**Aim**
Every line below must be reproduced exactly. Copy them all.

**Information shown**
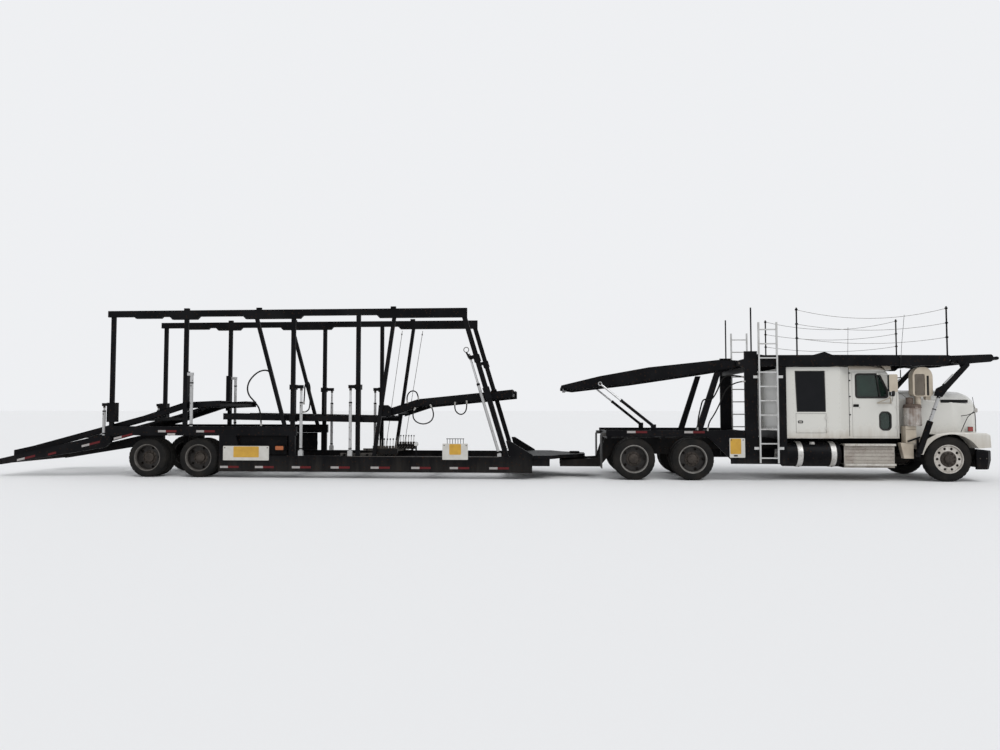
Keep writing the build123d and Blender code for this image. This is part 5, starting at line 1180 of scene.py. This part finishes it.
def hose(name, body, points, thick=HOSE_THICK):
    """Free hose along points in mm, with a swaged steel end on each of its ends."""
    curve = bpy.data.curves.new(name, "CURVE")
    curve.dimensions = "3D"
    curve.bevel_depth = thick / 2000
    curve.bevel_resolution = 3
    curve.resolution_u = 10
    curve.use_fill_caps = True
    spline = curve.splines.new("NURBS")
    spline.points.add(len(points) - 1)
    spots = [(x / 1000 + FRONT_AXLE, y / 1000, z / 1000) for x, y, z in points]
    for point, spot in zip(spline.points, spots):
        point.co = (*spot, 1)
    spline.order_u = 3
    spline.use_endpoint_u = True
    curve.materials.append(hose_rubber.material)
    line = bpy.data.objects.new(name, curve)
    scene.collection.objects.link(line)
    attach(line, body)
    spline_length(spots)
    ends = Form(name + "_ends")
    for tip, after in ((points[0], points[1]), (points[-1], points[-2])):
        start, run = Vector(tip), (Vector(after) - Vector(tip)).normalized()
        ends.tube([start - run * 4, start + run * 52], thick / 2 + 3, flange_steel, 12)
        ends.tube([start - run * 26, start + run * 6], thick / 2 + 7, flange_steel, 6)
    ends.done(body)


TRAILER_REAR = [(-15300, -1205, 2270), (-15310, -1210, 2420), (-15440, -1215, 2540),
                (-15680, -1215, 2480), (-15900, -1215, 2230), (-15900, -1215, 1960),
                (-15700, -1215, 1760), (-15570, -1215, 1560), (-15560, -1215, 1240)]
TRAILER_MIDDLE = [(-14546, -1205, 1540), (-14440, -1208, 1550), (-14395, -1210, 1690),
                  (-14395, -1210, 1980), (-14402, -1212, 2180), (-14462, -1214, 2262),
                  (-14522, -1216, 2180), (-14526, -1218, 1960), (-14538, -1218, 1740)]
TRUCK_FRONT = [(-4432, -1200, 2330), (-4620, -1200, 2370), (-4887, -1200, 2358),
               (-5026, -1200, 1995), (-5163, -1200, 1790), (-5340, -1200, 1850),
               (-5400, -1200, 1620), (-5460, -1202, 1360), (-5470, -1205, 1142)]
TRUCK_REAR = [(-4432, -1232, 2230), (-4640, -1234, 2210), (-4850, -1234, 2040), (-4960, -1234, 1760),
              (-5100, -1234, 1480), (-5230, -1235, 1300), (-5250, -1235, 1142)]
hose("trailer_hose_rear", "trailer", TRAILER_REAR)
hose("trailer_hose_middle", "trailer", TRAILER_MIDDLE, 30)
hose("truck_hose_front", "truck", TRUCK_FRONT, 32)
hose("truck_hose_rear", "truck", TRUCK_REAR, 30)
FRONT_DECK = {"upper": [(-12110, 1765), (-12130, 1880), (-12065, 2010), (-11960, 2040),
                        (-11870, 1980), (-11850, 1850)],
              "lower": [(-11930, 1620), (-11990, 1520), (-11950, 1330), (-11734, 1240),
                        (-11520, 1330), (-11480, 1540), (-11560, 1690)],
              "ahead": [(-10990, 1750), (-11010, 1600), (-10900, 1480), (-10790, 1490),
                        (-10710, 1610), (-10720, 1780)]}
for place, loop in FRONT_DECK.items():
    hose("front_deck_hose_" + place, "front_platform", [(x, -1118, z) for x, z in loop], 30)

# Two steel ropes run taut from the left upper rail down to the sill, with a clip at each end.
# A small shackle ring stands on a welded lug at each front carriage's head.
ropes = Form("stay_ropes")
for top, foot in (((-12710, 3690), (-13144, 520)), ((-12160, 3680), (-12661, 520))):
    ropes.tube([(foot[0], 1222, foot[1]), (top[0], 1222, top[1])], 7, wire_rope, 8)
    for share in (0.02, 0.97):
        x, z = foot[0] + (top[0] - foot[0]) * share, foot[1] + (top[1] - foot[1]) * share
        ropes.block((x - 14, x + 14), (1208, 1236), (z - 22, z + 22), hub_iron)
ropes.done("trailer")
rings = Form("carriage_rings")
ring = [(-10712 + x, 1283, 2972 + z) for z, x in circle(58, 20)]
rings.tube(ring + ring[:1], 9, hub_iron, 8)
rings.plate([(-10662, 2766), (-10612, 2780), (-10694, 2922), (-10730, 2912)], (1257, 1293), structure)
rings.both_sides()
rings.done("front_carriages")

# Seats, bunk and dash are dark vinyl and cloth over foam, bolted to the cab floor.
# Only their outline shows through the tinted glass.
WEAVE = (220, 2)
trim = filmed("cab_trim", (0.10, 0.095, 0.09), (0.18, 0.165, 0.15), (3, 4), (0.7, 0.2),
              WEAVE, WEAVE, sheen_weight=0.2)
dress(trim, "cab_interior")

# Mud flaps are black rubber sheet, scuffed and streaked with dried road dirt.
# They hang from their upper edge behind the wheels.
rubber = Finish("flap_rubber")
rubber_dust = rubber.noise(5, 5, (1, 1, 0.4))
dried_dirt = rubber.ramp(rubber_dust, 0.4, 0.8)
rubber.feed("Base Color", rubber.blend(dried_dirt, (0.02, 0.02, 0.02), (0.10, 0.09, 0.08)))
rubber.feed("Roughness", 0.65 + rubber_dust * 0.2)
rubber.relief(rubber.noise(30, 3), 0.002)
dress(rubber, "mud_flaps")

**Output below**
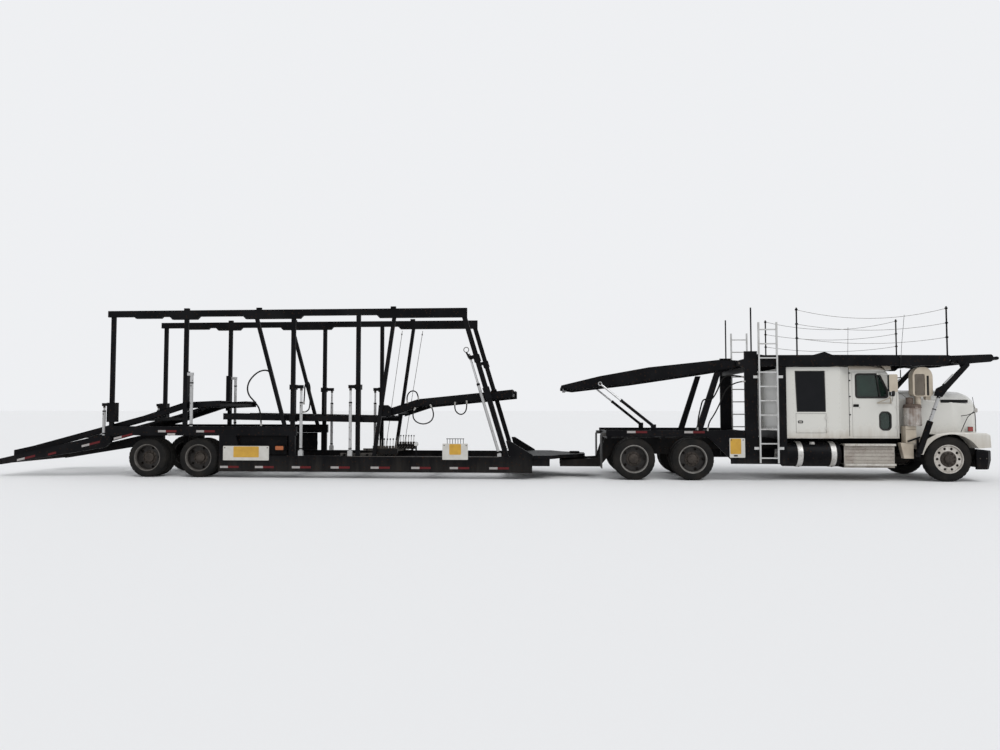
Keep writing the build123d and Blender code for this image. This is part 5, starting at line 1180 of scene.py. This part finishes it.
def hose(name, body, points, thick=HOSE_THICK):
    """Free hose along points in mm, with a swaged steel end on each of its ends."""
    curve = bpy.data.curves.new(name, "CURVE")
    curve.dimensions = "3D"
    curve.bevel_depth = thick / 2000
    curve.bevel_resolution = 3
    curve.resolution_u = 10
    curve.use_fill_caps = True
    spline = curve.splines.new("NURBS")
    spline.points.add(len(points) - 1)
    spots = [(x / 1000 + FRONT_AXLE, y / 1000, z / 1000) for x, y, z in points]
    for point, spot in zip(spline.points, spots):
        point.co = (*spot, 1)
    spline.order_u = 3
    spline.use_endpoint_u = True
    curve.materials.append(hose_rubber.material)
    line = bpy.data.objects.new(name, curve)
    scene.collection.objects.link(line)
    attach(line, body)
    spline_length(spots)
    ends = Form(name + "_ends")
    for tip, after in ((points[0], points[1]), (points[-1], points[-2])):
        start, run = Vector(tip), (Vector(after) - Vector(tip)).normalized()
        ends.tube([start - run * 4, start + run * 52], thick / 2 + 3, flange_steel, 12)
        ends.tube([start - run * 26, start + run * 6], thick / 2 + 7, flange_steel, 6)
    ends.done(body)


TRAILER_REAR = [(-15300, -1205, 2270), (-15310, -1210, 2420), (-15440, -1215, 2540),
                (-15680, -1215, 2480), (-15900, -1215, 2230), (-15900, -1215, 1960),
                (-15700, -1215, 1760), (-15570, -1215, 1560), (-15560, -1215, 1240)]
TRAILER_MIDDLE = [(-14546, -1205, 1540), (-14440, -1208, 1550), (-14395, -1210, 1690),
                  (-14395, -1210, 1980), (-14402, -1212, 2180), (-14462, -1214, 2262),
                  (-14522, -1216, 2180), (-14526, -1218, 1960), (-14538, -1218, 1740)]
TRUCK_FRONT = [(-4432, -1200, 2330), (-4620, -1200, 2370), (-4887, -1200, 2358),
               (-5026, -1200, 1995), (-5163, -1200, 1790), (-5340, -1200, 1850),
               (-5400, -1200, 1620), (-5460, -1202, 1360), (-5470, -1205, 1142)]
TRUCK_REAR = [(-4432, -1232, 2230), (-4640, -1234, 2210), (-4850, -1234, 2040), (-4960, -1234, 1760),
              (-5100, -1234, 1480), (-5230, -1235, 1300), (-5250, -1235, 1142)]
hose("trailer_hose_rear", "trailer", TRAILER_REAR)
hose("trailer_hose_middle", "trailer", TRAILER_MIDDLE, 30)
hose("truck_hose_front", "truck", TRUCK_FRONT, 32)
hose("truck_hose_rear", "truck", TRUCK_REAR, 30)
FRONT_DECK = {"upper": [(-12110, 1765), (-12130, 1880), (-12065, 2010), (-11960, 2040),
                        (-11870, 1980), (-11850, 1850)],
              "lower": [(-11930, 1620), (-11990, 1520), (-11950, 1330), (-11734, 1240),
                        (-11520, 1330), (-11480, 1540), (-11560, 1690)],
              "ahead": [(-10990, 1750), (-11010, 1600), (-10900, 1480), (-10790, 1490),
                        (-10710, 1610), (-10720, 1780)]}
for place, loop in FRONT_DECK.items():
    hose("front_deck_hose_" + place, "front_platform", [(x, -1118, z) for x, z in loop], 30)

# Two steel ropes run taut from the left upper rail down to the sill, with a clip at each end.
# A small shackle ring stands on a welded lug at each front carriage's head.
ropes = Form("stay_ropes")
for top, foot in (((-12710, 3690), (-13144, 520)), ((-12160, 3680), (-12661, 520))):
    ropes.tube([(foot[0], 1222, foot[1]), (top[0], 1222, top[1])], 7, wire_rope, 8)
    for share in (0.02, 0.97):
        x, z = foot[0] + (top[0] - foot[0]) * share, foot[1] + (top[1] - foot[1]) * share
        ropes.block((x - 14, x + 14), (1208, 1236), (z - 22, z + 22), hub_iron)
ropes.done("trailer")
rings = Form("carriage_rings")
ring = [(-10712 + x, 1283, 2972 + z) for z, x in circle(58, 20)]
rings.tube(ring + ring[:1], 9, hub_iron, 8)
rings.plate([(-10662, 2766), (-10612, 2780), (-10694, 2922), (-10730, 2912)], (1257, 1293), structure)
rings.both_sides()
rings.done("front_carriages")

# Seats, bunk and dash are dark vinyl and cloth over foam, bolted to the cab floor.
# Only their outline shows through the tinted glass.
WEAVE = (220, 2)
trim = filmed("cab_trim", (0.10, 0.095, 0.09), (0.18, 0.165, 0.15), (3, 4), (0.7, 0.2),
              WEAVE, WEAVE, sheen_weight=0.2)
dress(trim, "cab_interior")

# Mud flaps are black rubber sheet, scuffed and streaked with dried road dirt.
# They hang from their upper edge behind the wheels.
rubber = Finish("flap_rubber")
rubber_dust = rubber.noise(5, 5, (1, 1, 0.4))
dried_dirt = rubber.ramp(rubber_dust, 0.4, 0.8)
rubber.feed("Base Color", rubber.blend(dried_dirt, (0.02, 0.02, 0.02), (0.10, 0.09, 0.08)))
rubber.feed("Roughness", 0.65 + rubber_dust * 0.2)
rubber.relief(rubber.noise(30, 3), 0.002)
dress(rubber, "mud_flaps")